SAMPLE COMPREHENSIVE EXAMINATION QUESTIONS

Philosophy and Literature

 

  • How have post-structuralists argued against the traditional models of historiography? Do you find such critiques convincing?
  • Hayden White argues that historical narratives have no cognitive significance whatsoever. First, what are these arguments, and, second, do you find them convincing?
  • How would Habermas argue against Hayden White’s skepticism about the cognitive validity of historiography?
  • David Carr and others have marshaled strong arguments against post-structuralist. First, what are these arguments, and do you find them convincing?
  • What is Husserl’s account of temporality in Internal Time Consciousness, and how might post-structuralists such Hayden White, Louis Mink, or Michel Foucault argue against it?
  • How does Paul Ricouer argue against David Carr’s claim that he, Ricouer, succumbs to historicist relativity? Do you find Ricouer’s defense wholly plausible?
  • How could Habermas’s theory of meaning be used to reconcile the apparent dichotomy between modernist and post-modernist approaches to historiography?
  • How might Heidegger’s account of breakdowns be used to reconcile apparent dichotomy between modernist and post-modernist approaches to historiography?
  • What is Bakhtin’s distinction between epic and novel narratives, and what repercussions might this distinction have on our understanding of (1) emotions, (2) identity, (3) action, or (4) perception? [choose only one]
  • How does Merleau-Ponty criticize both empiricist and intellectualist accounts of temporality, and how might this account be used to resolve the impasse between the post-modernist model of the fragmented self versus the modernist model of the unified self?
  • How does Heidegger account for how tools are present to us in our everyday activities, and how might this enriched conceptualization of human activity be related to debates about the temporal structure of human selfhood?
  • What, according to Heidegger, is the temporal structure of everydayness, and how might it be used in a critique of communitarian accounts of identity formation?
  • What, according to Heidegger, is the temporal structure of everydayness, and where might one locate this type of temporal unity within Bakhtin’s historical taxonomy of narrative forms given in the essay “Forms of Time and the Chronotope of the Novel?
  • Relying upon Genevieve Lloyd’s account of Humean and Kantian conceptions of the self in Being in Time, discuss the ways in which the contemporary dichotomy between modernist and postmodernist is and is not a mere variant of traditional empiricist and intellectualist models of mind.

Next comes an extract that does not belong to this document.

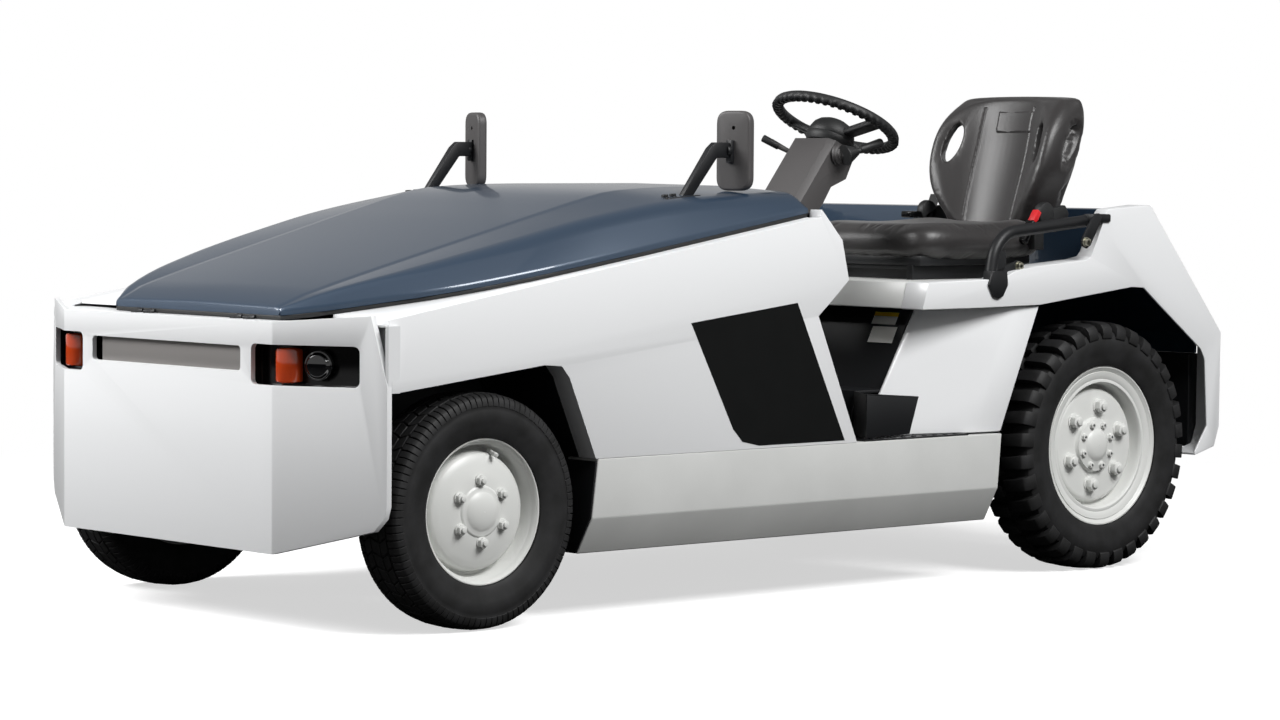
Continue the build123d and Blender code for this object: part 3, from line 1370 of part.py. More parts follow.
FRONT_SIDES = 40
front_wheel = dict(
    x=FRONT_AXLE, track=FRONT_TRACK, radius=FRONT_TYRE_RADIUS, half=FRONT_TYRE_WIDTH / 2, rim=FRONT_RIM_RADIUS,
    bore=24 + STUB_PLAY, rim_section=front_rim, carcass=front_carcass, sides=FRONT_SIDES, face=33, nut_ring=71.5,
    nut=12.1, nut_height=13,
)
rear_wheel = dict(
    x=REAR_AXLE, track=REAR_TRACK, radius=REAR_TYRE_RADIUS, half=REAR_TYRE_WIDTH / 2, rim=REAR_RIM_RADIUS,
    bore=30 + STUB_PLAY, rim_section=rear_rim, carcass=rear_carcass, sides=LUGS, face=2, nut_ring=104,
    nut=18.5, nut_height=22,
)
RIM_INSET = 17.0
HUB_BOLT_RING = 59.0
for name, sizes, side in (
    ("front_left", front_wheel, 1),
    ("front_right", front_wheel, -1),
    ("rear_left", rear_wheel, 1),
    ("rear_right", rear_wheel, -1),
):
    place = Vector(sizes["x"], side * sizes["track"] / 2, sizes["radius"])
    axle_line = Axis(place, (0, 1, 0))
    with BuildPart() as rim:
        with BuildSketch(Plane(origin=place, x_dir=(0, side, 0), z_dir=(-side, 0, 0))):
            with BuildLine():
                Polyline(*sizes["rim_section"](sizes["rim"], sizes["half"] - RIM_INSET, sizes["bore"]), close=True)
            make_face()
        revolve(axis=axle_line)
        face = Plane(origin=place + Vector(0, side * sizes["face"], 0), x_dir=(1, 0, 0), z_dir=(0, side, 0))
        with BuildSketch(face):
            with PolarLocations(sizes["nut_ring"], 6, start_angle=4):
                RegularPolygon(sizes["nut"], 6)
        extrude(amount=sizes["nut_height"])
        if sizes is rear_wheel:
            with BuildSketch(face.offset(10)):
                with PolarLocations(HUB_BOLT_RING, 8, start_angle=20):
                    RegularPolygon(7.5, 6)
            extrude(amount=8)
    ship(rim, f"wheel_{name}")

    seat = (sizes["rim"] + GAP) / cos(pi / sizes["sides"])
    outer = sizes["carcass"](sizes["radius"], sizes["half"], seat)
    whole = outer + [(-offset_along, ring_radius) for offset_along, ring_radius in reversed(outer)]
    with BuildPart() as tyre:
        loft(polygon_ring(whole, sizes["sides"], place, side), ruled=True)
        if sizes is rear_wheel:
            for half_side, turn in ((1, 0.25), (-1, 0.75)):
                loft(toothed(place, sizes["half"], sizes["radius"], half_side, turn), ruled=True)
        bore_ring = [(-sizes["half"], seat), (sizes["half"], seat)]
        loft(polygon_ring(bore_ring, sizes["sides"], place, side), ruled=True, mode=Mode.SUBTRACT)
    ship(tyre, f"tyre_{name}")
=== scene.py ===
import json
import math

import bpy
from mathutils import Matrix, Vector

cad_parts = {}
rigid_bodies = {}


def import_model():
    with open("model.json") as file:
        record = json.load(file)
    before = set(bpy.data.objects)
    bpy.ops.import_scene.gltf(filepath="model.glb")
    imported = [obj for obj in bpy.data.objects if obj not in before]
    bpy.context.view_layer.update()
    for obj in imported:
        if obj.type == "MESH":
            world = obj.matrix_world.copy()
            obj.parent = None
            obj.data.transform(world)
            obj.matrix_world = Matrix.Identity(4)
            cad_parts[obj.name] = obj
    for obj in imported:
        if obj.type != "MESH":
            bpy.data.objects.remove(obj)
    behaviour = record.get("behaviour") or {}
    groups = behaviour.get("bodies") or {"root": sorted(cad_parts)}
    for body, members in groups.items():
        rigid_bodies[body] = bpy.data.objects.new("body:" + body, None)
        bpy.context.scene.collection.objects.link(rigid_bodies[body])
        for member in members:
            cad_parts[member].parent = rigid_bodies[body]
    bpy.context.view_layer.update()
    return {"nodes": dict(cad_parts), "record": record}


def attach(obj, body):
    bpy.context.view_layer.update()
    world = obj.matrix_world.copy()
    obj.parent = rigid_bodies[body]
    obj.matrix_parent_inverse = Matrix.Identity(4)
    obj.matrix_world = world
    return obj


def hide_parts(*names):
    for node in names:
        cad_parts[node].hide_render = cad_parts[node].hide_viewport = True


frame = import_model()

bl_info = {
    "name": "Baggage tractor dressing",
    "version": (1, 0, 0),
    "blender": (4, 5, 0),
    "location": "3D View > Sidebar > Tractor",
    "description": "Models the visible pieces of an electric baggage tractor round its packed frame",
    "category": "Object",
}

# Numbers in tables and constants are millimetres, with x forward, y left and z up, unless a comment says otherwise
MM = 0.001  # metres
SAME_PLACE = 0.0001  # metres; points closer than this are one point
UPRIGHT = (0, 0, 1)
OTHER_SIDE = Matrix.Scale(-1, 4, Vector((0, 1, 0)))


# Helpers for modelling


def mm(x, y, z):
    """A point in metres from millimetres."""
    return Vector((x * MM, y * MM, z * MM))


def in_mm(length):
    """A length property in millimetres."""
    return round(length / MM, 3)


def only(*objects):
    """Selects these objects alone and makes the first one active."""
    bpy.ops.object.select_all(action="DESELECT")
    for item in objects:
        item.select_set(True)
    bpy.context.view_layer.objects.active = objects[0]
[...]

  • What is Bakhtin’s historical taxonomy of Western narrative forms, and how does he defend the claim that there is development, and not simply difference, among different ways of telling stories? Do you find Bakhtin’s basic assumption in offering this taxonomy -- namely, that everyday experience and action is a complex temporal structure – plausible in light of post-structuralist criticism?
  • How does Julia Kristeva criticize Husserl’s account of intentionality and semantic meaning, and what alternative conceptualization does she put in its stead? Do you find such a language-theoretic defense of the “unconscious” important in understanding how poetry works?

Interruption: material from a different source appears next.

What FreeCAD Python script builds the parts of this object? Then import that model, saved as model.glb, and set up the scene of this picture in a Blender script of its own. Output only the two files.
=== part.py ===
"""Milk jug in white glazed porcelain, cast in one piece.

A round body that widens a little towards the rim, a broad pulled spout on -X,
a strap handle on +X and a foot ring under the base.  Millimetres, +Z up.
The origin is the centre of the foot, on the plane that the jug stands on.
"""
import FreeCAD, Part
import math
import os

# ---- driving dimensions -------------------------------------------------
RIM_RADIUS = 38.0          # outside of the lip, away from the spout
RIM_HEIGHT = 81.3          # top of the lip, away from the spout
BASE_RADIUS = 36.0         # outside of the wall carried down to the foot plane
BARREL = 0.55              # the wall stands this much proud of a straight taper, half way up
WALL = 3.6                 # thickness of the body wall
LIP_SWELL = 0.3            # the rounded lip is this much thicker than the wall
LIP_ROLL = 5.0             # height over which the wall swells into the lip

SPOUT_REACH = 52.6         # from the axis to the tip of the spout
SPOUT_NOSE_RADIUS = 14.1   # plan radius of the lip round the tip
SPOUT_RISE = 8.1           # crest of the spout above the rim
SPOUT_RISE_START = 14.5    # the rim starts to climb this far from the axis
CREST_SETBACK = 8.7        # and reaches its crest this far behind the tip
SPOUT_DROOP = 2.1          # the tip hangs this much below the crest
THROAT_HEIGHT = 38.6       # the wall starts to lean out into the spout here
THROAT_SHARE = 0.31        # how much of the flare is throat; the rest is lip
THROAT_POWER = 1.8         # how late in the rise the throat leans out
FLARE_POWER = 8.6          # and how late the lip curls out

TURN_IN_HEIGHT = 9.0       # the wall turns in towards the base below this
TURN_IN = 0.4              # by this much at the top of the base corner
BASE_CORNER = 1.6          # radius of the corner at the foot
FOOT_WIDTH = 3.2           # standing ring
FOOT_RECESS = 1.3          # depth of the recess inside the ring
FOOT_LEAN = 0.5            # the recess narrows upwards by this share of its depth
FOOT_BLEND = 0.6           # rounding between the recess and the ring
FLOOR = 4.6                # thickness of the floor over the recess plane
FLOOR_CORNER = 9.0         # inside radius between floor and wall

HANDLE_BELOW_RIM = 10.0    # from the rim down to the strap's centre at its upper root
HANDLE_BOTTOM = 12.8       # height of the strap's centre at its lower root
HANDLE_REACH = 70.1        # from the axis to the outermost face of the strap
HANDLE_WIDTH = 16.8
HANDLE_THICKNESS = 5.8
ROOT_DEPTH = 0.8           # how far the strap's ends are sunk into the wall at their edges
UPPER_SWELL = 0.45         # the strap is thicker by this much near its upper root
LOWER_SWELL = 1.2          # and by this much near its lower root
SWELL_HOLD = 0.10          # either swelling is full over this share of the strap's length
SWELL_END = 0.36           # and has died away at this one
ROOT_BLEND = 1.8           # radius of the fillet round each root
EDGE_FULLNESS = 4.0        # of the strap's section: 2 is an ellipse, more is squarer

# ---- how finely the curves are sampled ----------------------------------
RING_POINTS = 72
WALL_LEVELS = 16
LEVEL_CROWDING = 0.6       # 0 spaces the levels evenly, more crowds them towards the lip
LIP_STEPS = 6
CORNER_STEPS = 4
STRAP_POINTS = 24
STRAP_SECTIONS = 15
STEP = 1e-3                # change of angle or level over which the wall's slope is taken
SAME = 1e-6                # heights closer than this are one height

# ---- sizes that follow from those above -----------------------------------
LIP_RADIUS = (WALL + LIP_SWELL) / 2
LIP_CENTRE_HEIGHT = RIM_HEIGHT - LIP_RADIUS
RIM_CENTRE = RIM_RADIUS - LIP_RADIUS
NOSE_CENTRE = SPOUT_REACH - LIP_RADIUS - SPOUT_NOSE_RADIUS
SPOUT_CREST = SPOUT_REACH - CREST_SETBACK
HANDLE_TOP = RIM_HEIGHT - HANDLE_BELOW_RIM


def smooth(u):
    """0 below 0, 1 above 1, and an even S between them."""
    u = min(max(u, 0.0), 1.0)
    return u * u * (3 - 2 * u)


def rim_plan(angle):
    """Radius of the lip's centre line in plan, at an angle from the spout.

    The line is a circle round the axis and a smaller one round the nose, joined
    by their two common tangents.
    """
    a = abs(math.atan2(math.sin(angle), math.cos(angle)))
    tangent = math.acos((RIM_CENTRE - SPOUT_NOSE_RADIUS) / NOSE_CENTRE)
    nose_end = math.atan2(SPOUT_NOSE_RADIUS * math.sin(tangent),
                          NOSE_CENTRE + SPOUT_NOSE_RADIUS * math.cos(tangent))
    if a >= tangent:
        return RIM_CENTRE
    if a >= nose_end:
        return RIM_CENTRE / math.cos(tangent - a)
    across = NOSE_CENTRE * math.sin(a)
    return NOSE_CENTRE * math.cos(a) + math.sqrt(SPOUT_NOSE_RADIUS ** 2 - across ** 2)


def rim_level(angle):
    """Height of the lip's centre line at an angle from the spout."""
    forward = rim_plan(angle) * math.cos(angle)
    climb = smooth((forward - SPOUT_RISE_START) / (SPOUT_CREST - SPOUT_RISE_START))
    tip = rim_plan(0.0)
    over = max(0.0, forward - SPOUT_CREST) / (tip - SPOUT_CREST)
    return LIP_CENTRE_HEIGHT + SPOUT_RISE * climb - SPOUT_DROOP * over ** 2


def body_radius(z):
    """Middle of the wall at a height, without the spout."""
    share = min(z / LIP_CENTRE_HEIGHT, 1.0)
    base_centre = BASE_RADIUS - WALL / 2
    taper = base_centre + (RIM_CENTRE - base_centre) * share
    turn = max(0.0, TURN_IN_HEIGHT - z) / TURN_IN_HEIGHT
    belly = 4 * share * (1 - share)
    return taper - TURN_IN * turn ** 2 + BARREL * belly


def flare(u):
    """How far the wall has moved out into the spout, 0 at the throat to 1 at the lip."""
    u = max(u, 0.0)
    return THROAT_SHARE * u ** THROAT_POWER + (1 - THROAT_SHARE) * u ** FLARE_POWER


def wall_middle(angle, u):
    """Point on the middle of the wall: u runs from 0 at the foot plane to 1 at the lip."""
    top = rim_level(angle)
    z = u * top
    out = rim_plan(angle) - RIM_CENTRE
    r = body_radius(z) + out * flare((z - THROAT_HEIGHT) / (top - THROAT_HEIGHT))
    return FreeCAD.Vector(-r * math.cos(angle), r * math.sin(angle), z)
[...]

  • How does Habermas argue against intentionalist semantics (Grice), use theories of meaning (Wittgenstein), and truth-conditional semantics (Frege)? Does this theory of meaning help us understand the type of validity claim we raise in narrative self-presentations?
  • Compare and contrast the basic narrative structure of the ancient epic (say, The Gilgamesh Epic or Beowulf), the traditional Bildungsroman (say, Emile or The Heart of Darkness), and the postmodern novel (say, The Crying of Lot 49 or Mason Dixon) using Bakhtin’s taxonomy of chronotopic forms. Does any one of these forms more closely approximate “the real experience of time and space,” as Bakhtin would have it?
  • What is Deconstructionist criticism, and how might a deconstructionist read The Heart of Darkness? Does this reading illuminate in anything about the nature of our everyday experiences?
  • What is New Historicist criticism, and how might a New Historicist read The Heart of Darkness? Does this reading illuminate in anything about the nature of our everyday experiences?
  • What is Feminist criticism, and how might a feminist read The Heart of Darkness? Does this reading illuminate in anything about the nature of our everyday experiences?
  • What is Cultural criticism, and how might a Cultural Critic read The Heart of Darkness? Does this reading illuminate in anything about the nature of our everyday experiences?
  • What is Psychoanalytic criticism, and how might a Psychoanalytic critic read The Heart of Darkness? Does this reading illuminate in anything about the nature of our everyday experiences.
  • What is Deconstructionist criticism, and how might a deconstructionist read The Crying of Lot 49? Does this reading illuminate in anything about the nature of our everyday experiences?
  • What is New Historicist criticism, and how might a New Historicist read The Crying of Lot 49? Does this reading illuminate in anything about the nature of our everyday experiences?
  • What is Feminist criticism, and how might a feminist read The Crying of Lot 49? Does this reading illuminate in anything about the nature of our everyday experiences?
  • What is Cultural criticism, and how might a Cultural Critic read The Crying of Lot 49? Does this reading illuminate in anything about the nature of our everyday experiences?
  • What is Psychoanalytic criticism, and how might a Psychoanalytic critic read The Crying of Lot 49? Does this reading illuminate in anything the nature of our everyday experiences.